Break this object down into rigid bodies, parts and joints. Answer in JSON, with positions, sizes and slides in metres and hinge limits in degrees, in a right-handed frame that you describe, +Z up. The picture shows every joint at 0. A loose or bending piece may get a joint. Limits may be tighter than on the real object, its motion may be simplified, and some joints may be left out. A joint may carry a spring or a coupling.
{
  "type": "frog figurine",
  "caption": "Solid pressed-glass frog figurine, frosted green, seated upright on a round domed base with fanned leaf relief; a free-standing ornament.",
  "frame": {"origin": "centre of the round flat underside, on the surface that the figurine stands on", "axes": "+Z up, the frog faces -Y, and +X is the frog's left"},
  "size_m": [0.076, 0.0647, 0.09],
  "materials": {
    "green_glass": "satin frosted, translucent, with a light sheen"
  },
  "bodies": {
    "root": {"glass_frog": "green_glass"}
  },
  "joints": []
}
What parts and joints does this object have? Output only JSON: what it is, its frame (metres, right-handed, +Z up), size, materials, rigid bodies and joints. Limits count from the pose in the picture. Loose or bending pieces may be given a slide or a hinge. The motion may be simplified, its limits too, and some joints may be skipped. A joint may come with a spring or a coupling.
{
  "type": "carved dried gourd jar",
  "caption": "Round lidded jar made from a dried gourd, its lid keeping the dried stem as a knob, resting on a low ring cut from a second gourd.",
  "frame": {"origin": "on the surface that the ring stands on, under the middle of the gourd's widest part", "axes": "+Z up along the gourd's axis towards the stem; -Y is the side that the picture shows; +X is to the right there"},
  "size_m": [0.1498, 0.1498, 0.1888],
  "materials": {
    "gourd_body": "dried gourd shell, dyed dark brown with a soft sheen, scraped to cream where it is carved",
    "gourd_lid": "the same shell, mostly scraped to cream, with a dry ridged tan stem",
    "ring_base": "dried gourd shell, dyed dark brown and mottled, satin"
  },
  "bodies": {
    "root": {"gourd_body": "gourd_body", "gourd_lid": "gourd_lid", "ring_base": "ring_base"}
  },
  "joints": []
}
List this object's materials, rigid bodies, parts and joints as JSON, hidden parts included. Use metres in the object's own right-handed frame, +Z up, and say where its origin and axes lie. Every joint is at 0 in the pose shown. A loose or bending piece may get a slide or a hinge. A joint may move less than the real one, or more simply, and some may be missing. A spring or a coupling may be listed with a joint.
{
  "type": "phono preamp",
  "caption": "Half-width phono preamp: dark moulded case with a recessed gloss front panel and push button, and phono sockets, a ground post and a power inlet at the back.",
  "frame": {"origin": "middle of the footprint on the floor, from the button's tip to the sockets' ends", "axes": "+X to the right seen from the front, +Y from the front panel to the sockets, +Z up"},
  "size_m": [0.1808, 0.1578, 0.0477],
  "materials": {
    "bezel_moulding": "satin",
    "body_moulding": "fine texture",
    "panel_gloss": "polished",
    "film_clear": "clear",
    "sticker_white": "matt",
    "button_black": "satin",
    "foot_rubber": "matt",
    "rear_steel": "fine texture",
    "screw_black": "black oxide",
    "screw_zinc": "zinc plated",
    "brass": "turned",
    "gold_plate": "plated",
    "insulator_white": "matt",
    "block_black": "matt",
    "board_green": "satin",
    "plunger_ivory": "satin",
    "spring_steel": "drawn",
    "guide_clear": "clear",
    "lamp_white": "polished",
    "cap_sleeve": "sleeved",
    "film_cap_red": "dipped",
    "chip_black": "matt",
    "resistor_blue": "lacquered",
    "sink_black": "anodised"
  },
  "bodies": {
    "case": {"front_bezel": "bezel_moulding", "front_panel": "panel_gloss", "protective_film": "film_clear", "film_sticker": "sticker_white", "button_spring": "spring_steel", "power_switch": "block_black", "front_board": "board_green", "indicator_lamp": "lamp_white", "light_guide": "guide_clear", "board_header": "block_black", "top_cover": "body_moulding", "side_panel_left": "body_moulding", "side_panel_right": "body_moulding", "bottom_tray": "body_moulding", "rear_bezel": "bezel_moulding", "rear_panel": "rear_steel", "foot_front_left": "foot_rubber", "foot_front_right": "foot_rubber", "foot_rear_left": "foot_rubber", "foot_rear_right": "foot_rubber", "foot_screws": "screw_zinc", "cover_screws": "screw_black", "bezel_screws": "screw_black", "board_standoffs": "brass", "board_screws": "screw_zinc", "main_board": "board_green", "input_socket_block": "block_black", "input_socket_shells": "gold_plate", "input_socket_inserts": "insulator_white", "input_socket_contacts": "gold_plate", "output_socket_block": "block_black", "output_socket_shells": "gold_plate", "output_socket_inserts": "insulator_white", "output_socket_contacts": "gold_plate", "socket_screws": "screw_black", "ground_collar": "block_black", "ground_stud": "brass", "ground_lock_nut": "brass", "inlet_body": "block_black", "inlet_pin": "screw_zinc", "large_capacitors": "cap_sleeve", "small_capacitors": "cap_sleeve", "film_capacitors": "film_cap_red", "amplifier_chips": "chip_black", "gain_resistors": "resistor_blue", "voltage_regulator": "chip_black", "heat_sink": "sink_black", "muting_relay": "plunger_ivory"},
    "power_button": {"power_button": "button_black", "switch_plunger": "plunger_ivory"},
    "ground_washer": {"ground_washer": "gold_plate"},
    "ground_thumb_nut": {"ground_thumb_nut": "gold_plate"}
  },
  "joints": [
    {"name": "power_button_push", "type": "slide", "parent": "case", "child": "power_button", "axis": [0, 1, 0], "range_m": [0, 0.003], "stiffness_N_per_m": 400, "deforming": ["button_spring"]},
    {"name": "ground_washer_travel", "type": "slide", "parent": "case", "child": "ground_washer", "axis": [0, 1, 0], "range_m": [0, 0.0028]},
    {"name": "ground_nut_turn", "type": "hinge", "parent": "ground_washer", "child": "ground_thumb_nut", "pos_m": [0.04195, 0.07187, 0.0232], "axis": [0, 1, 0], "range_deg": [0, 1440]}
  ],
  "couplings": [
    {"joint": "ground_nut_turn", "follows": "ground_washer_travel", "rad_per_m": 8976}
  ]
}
^^^^^^^^^^^^^^^^
#### Work to complete
Give the complete listing a second time, exactly as it reads.

#### Answer for this exercise
Break this object down into rigid bodies, parts and joints. Answer in JSON, with positions, sizes and slides in metres and hinge limits in degrees, in a right-handed frame that you describe, +Z up. The picture shows every joint at 0. A loose or bending piece may get a joint. Limits may be tighter than on the real object, its motion may be simplified, and some joints may be left out. A joint may carry a spring or a coupling.
{
  "type": "frog figurine",
  "caption": "Solid pressed-glass frog figurine, frosted green, seated upright on a round domed base with fanned leaf relief; a free-standing ornament.",
  "frame": {"origin": "centre of the round flat underside, on the surface that the figurine stands on", "axes": "+Z up, the frog faces -Y, and +X is the frog's left"},
  "size_m": [0.076, 0.0647, 0.09],
  "materials": {
    "green_glass": "satin frosted, translucent, with a light sheen"
  },
  "bodies": {
    "root": {"glass_frog": "green_glass"}
  },
  "joints": []
}
What parts and joints does this object have? Output only JSON: what it is, its frame (metres, right-handed, +Z up), size, materials, rigid bodies and joints. Limits count from the pose in the picture. Loose or bending pieces may be given a slide or a hinge. The motion may be simplified, its limits too, and some joints may be skipped. A joint may come with a spring or a coupling.
{
  "type": "carved dried gourd jar",
  "caption": "Round lidded jar made from a dried gourd, its lid keeping the dried stem as a knob, resting on a low ring cut from a second gourd.",
  "frame": {"origin": "on the surface that the ring stands on, under the middle of the gourd's widest part", "axes": "+Z up along the gourd's axis towards the stem; -Y is the side that the picture shows; +X is to the right there"},
  "size_m": [0.1498, 0.1498, 0.1888],
  "materials": {
    "gourd_body": "dried gourd shell, dyed dark brown with a soft sheen, scraped to cream where it is carved",
    "gourd_lid": "the same shell, mostly scraped to cream, with a dry ridged tan stem",
    "ring_base": "dried gourd shell, dyed dark brown and mottled, satin"
  },
  "bodies": {
    "root": {"gourd_body": "gourd_body", "gourd_lid": "gourd_lid", "ring_base": "ring_base"}
  },
  "joints": []
}
List this object's materials, rigid bodies, parts and joints as JSON, hidden parts included. Use metres in the object's own right-handed frame, +Z up, and say where its origin and axes lie. Every joint is at 0 in the pose shown. A loose or bending piece may get a slide or a hinge. A joint may move less than the real one, or more simply, and some may be missing. A spring or a coupling may be listed with a joint.
{
  "type": "phono preamp",
  "caption": "Half-width phono preamp: dark moulded case with a recessed gloss front panel and push button, and phono sockets, a ground post and a power inlet at the back.",
  "frame": {"origin": "middle of the footprint on the floor, from the button's tip to the sockets' ends", "axes": "+X to the right seen from the front, +Y from the front panel to the sockets, +Z up"},
  "size_m": [0.1808, 0.1578, 0.0477],
  "materials": {
    "bezel_moulding": "satin",
    "body_moulding": "fine texture",
    "panel_gloss": "polished",
    "film_clear": "clear",
    "sticker_white": "matt",
    "button_black": "satin",
    "foot_rubber": "matt",
    "rear_steel": "fine texture",
    "screw_black": "black oxide",
    "screw_zinc": "zinc plated",
    "brass": "turned",
    "gold_plate": "plated",
    "insulator_white": "matt",
    "block_black": "matt",
    "board_green": "satin",
    "plunger_ivory": "satin",
    "spring_steel": "drawn",
    "guide_clear": "clear",
    "lamp_white": "polished",
    "cap_sleeve": "sleeved",
    "film_cap_red": "dipped",
    "chip_black": "matt",
    "resistor_blue": "lacquered",
    "sink_black": "anodised"
  },
  "bodies": {
    "case": {"front_bezel": "bezel_moulding", "front_panel": "panel_gloss", "protective_film": "film_clear", "film_sticker": "sticker_white", "button_spring": "spring_steel", "power_switch": "block_black", "front_board": "board_green", "indicator_lamp": "lamp_white", "light_guide": "guide_clear", "board_header": "block_black", "top_cover": "body_moulding", "side_panel_left": "body_moulding", "side_panel_right": "body_moulding", "bottom_tray": "body_moulding", "rear_bezel": "bezel_moulding", "rear_panel": "rear_steel", "foot_front_left": "foot_rubber", "foot_front_right": "foot_rubber", "foot_rear_left": "foot_rubber", "foot_rear_right": "foot_rubber", "foot_screws": "screw_zinc", "cover_screws": "screw_black", "bezel_screws": "screw_black", "board_standoffs": "brass", "board_screws": "screw_zinc", "main_board": "board_green", "input_socket_block": "block_black", "input_socket_shells": "gold_plate", "input_socket_inserts": "insulator_white", "input_socket_contacts": "gold_plate", "output_socket_block": "block_black", "output_socket_shells": "gold_plate", "output_socket_inserts": "insulator_white", "output_socket_contacts": "gold_plate", "socket_screws": "screw_black", "ground_collar": "block_black", "ground_stud": "brass", "ground_lock_nut": "brass", "inlet_body": "block_black", "inlet_pin": "screw_zinc", "large_capacitors": "cap_sleeve", "small_capacitors": "cap_sleeve", "film_capacitors": "film_cap_red", "amplifier_chips": "chip_black", "gain_resistors": "resistor_blue", "voltage_regulator": "chip_black", "heat_sink": "sink_black", "muting_relay": "plunger_ivory"},
    "power_button": {"power_button": "button_black", "switch_plunger": "plunger_ivory"},
    "ground_washer": {"ground_washer": "gold_plate"},
    "ground_thumb_nut": {"ground_thumb_nut": "gold_plate"}
  },
  "joints": [
    {"name": "power_button_push", "type": "slide", "parent": "case", "child": "power_button", "axis": [0, 1, 0], "range_m": [0, 0.003], "stiffness_N_per_m": 400, "deforming": ["button_spring"]},
    {"name": "ground_washer_travel", "type": "slide", "parent": "case", "child": "ground_washer", "axis": [0, 1, 0], "range_m": [0, 0.0028]},
    {"name": "ground_nut_turn", "type": "hinge", "parent": "ground_washer", "child": "ground_thumb_nut", "pos_m": [0.04195, 0.07187, 0.0232], "axis": [0, 1, 0], "range_deg": [0, 1440]}
  ],
  "couplings": [
    {"joint": "ground_nut_turn", "follows": "ground_washer_travel", "rad_per_m": 8976}
  ]
}